Прежде, чем голос перешел в визг, Астахов ухватил связиста за плечи и встряхнул как мешок. Тот враз обмяк, подавился криком и сполз по стенке на землю, сел, подняв голову. Он смотрел на Астахова, словно ожидая чуда, и что-то шептал, уже совершенно без голоса, и не нужно было уметь читать по губам, чтобы понять, что он повторяет раз за разом: “Оставили Севастополь. Оставили.”
— Вот так, лепила. Не говори, что я не предупреждал. Списали нас, — “сержант-лейтенант” впечатал кулак в стенку капонира, словно ставя точку, — Спасаемся по способности. Теперь будешь спорить? Сегодня после заката наши на прорыв пойдут. Собирай людей, в ком уверен. Чтоб вместе держаться.

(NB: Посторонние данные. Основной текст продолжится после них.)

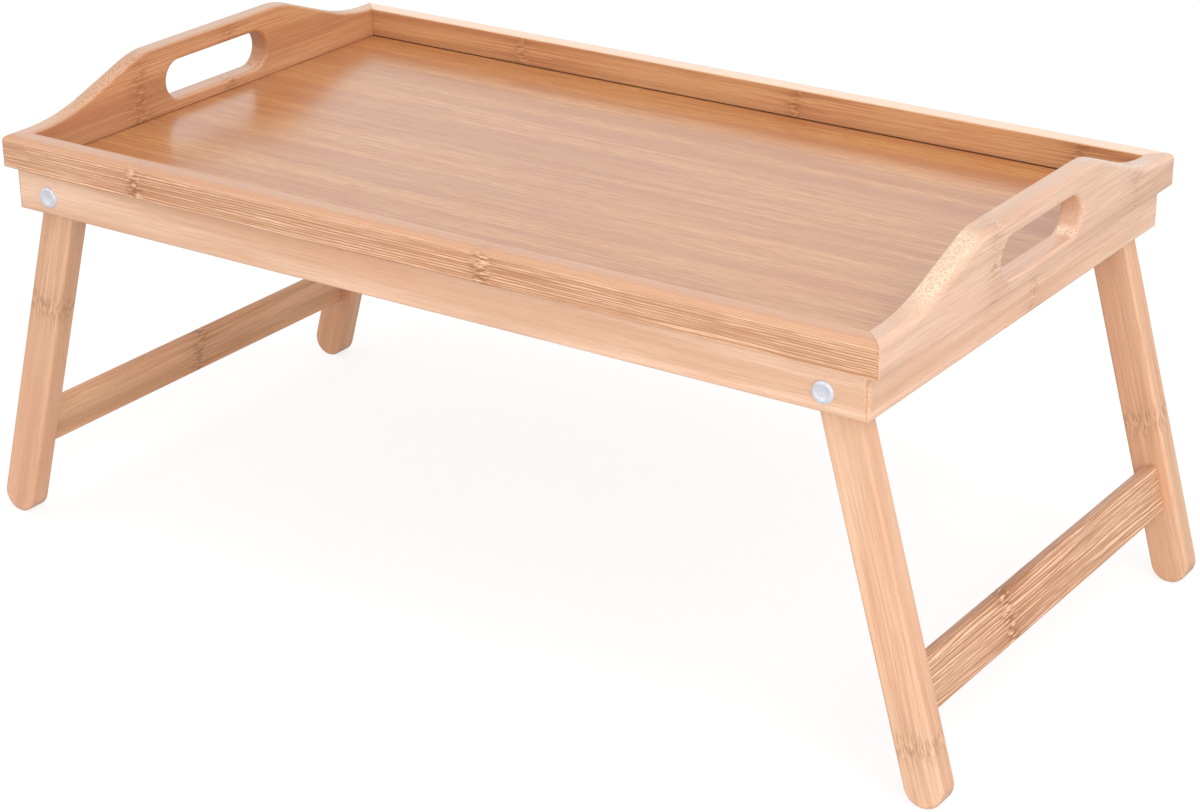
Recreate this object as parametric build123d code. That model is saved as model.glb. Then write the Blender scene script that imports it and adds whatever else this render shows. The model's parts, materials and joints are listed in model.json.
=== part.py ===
from build123d import *
import math
import os

# Folding bamboo tray table: a handled tray on two leg frames that fold flat beneath it.
# All sizes are millimetres. The origin is on the ground under the middle of the tray,
# +X runs along the tray's length, +Y to its rear and +Z up. Legs are modelled opened.

# Tray rim: the upper mitred frame, whose two ends rise into handles.
TRAY_LENGTH = 500.0
TRAY_WIDTH = 295.0
RIM_THICKNESS = 11.6
RIM_BOTTOM = 201.8
RIM_TOP = 218.5
RIM_OUTER_ROUND = 4.0
RIM_INNER_ROUND = 1.5
RIM_LOW_ROUND = 0.8
RIM_CORNER_RADIUS = 1.2

# Handle boards: a flat crest on sloping shoulders, with a round-ended hand slot. Crest and
# slot sit a little to the rear of the tray's middle.
HANDLE_TOP = 239.4
HANDLE_REARWARD = 3.0
CREST_HALF_WIDTH = 57.0
SHOULDER_FOOT = 115.0
CREST_RADIUS = 45.0
SHOULDER_RADIUS = 112.0
SLOT_LENGTH = 80.0
SLOT_HEIGHT = 20.4
SLOT_CENTRE_HEIGHT = 218.8
SLOT_ROUND = 2.2

# Apron: the lower mitred frame, set in under the rim.
APRON_BOTTOM = 180.4
APRON_INSET_LONG_SIDE = 3.0
APRON_INSET_END = 5.6
LONG_APRON_THICKNESS = 6.8
APRON_ROUND = 1.0
APRON_CORNER_RADIUS = 2.5

# Tray panel: its thin edge lies in a rebate of the aprons, held down by the rim.
PANEL_THICKNESS = 2.6
PANEL_TONGUE_THICKNESS = 1.9
PANEL_TONGUE_INSET = 2.9
PANEL_REBATE_GAP = 0.2
PANEL_GAP_LONG_SIDE = 0.7
PANEL_GAP_END = 0.3
PANEL_EDGE_CHAMFER = 0.3

# Shadow gap: a relief low on the rim's inner faces, which lets the panel swell.
RELIEF_HEIGHT = 1.2
RELIEF_DEPTH_LONG_SIDE = 2.4
RELIEF_DEPTH_END = 0.8

# Corner splines: hidden strips across each mitre.
SPLINE_THICKNESS = 2.0
SPLINE_WIDTH = 6.0
SPLINE_END_MARGIN = 3.5
RIM_SPLINE_TOP_MARGIN = 5.5

# Legs: flat bars with fully rounded ends, pivoted at their top round.
LEG_WIDTH = 19.6
LEG_THICKNESS = 12.5
LEG_EDGE_ROUND = 1.5
PIVOT_X = 222.8
PIVOT_HEIGHT = 189.9
SPLAY = 15.6
STOP_GAP = 0.08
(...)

— Ты говорил — большие прорывы обречены.
— Пойдем со всеми. Если получится — выйдем большим отрядом. Не получится… я эти места как свой карман знаю. Десяток человек через что угодно выведу.
— Разрешите с вами! — связист вскочил как подброшенный пружиной, — Ей-богу, т-товарищи, не подведу! Лучше уж в бою, чем… Я же их, гадов!
— Сопли разводить не будешь — возьмем, — оборвал его “сержант-лейтенант”, - Приведи себя в порядок, живо. Девчонки вон смотрят.
Только тут Астахов понял, что сводку, переданную ошарашенным вестью связистом, слышали не только они двое. У выхода из капонира застыли Оля и Верочка.
“Прорываться будем вместе. Быть готовыми”, - это все, что сумел он сказать им, уже после того, как сержант со связистом ушли. Девчата не имели опыта боя, разве что тот тяжкий опыт отступления от Ишуни. Но без них он не уйдет.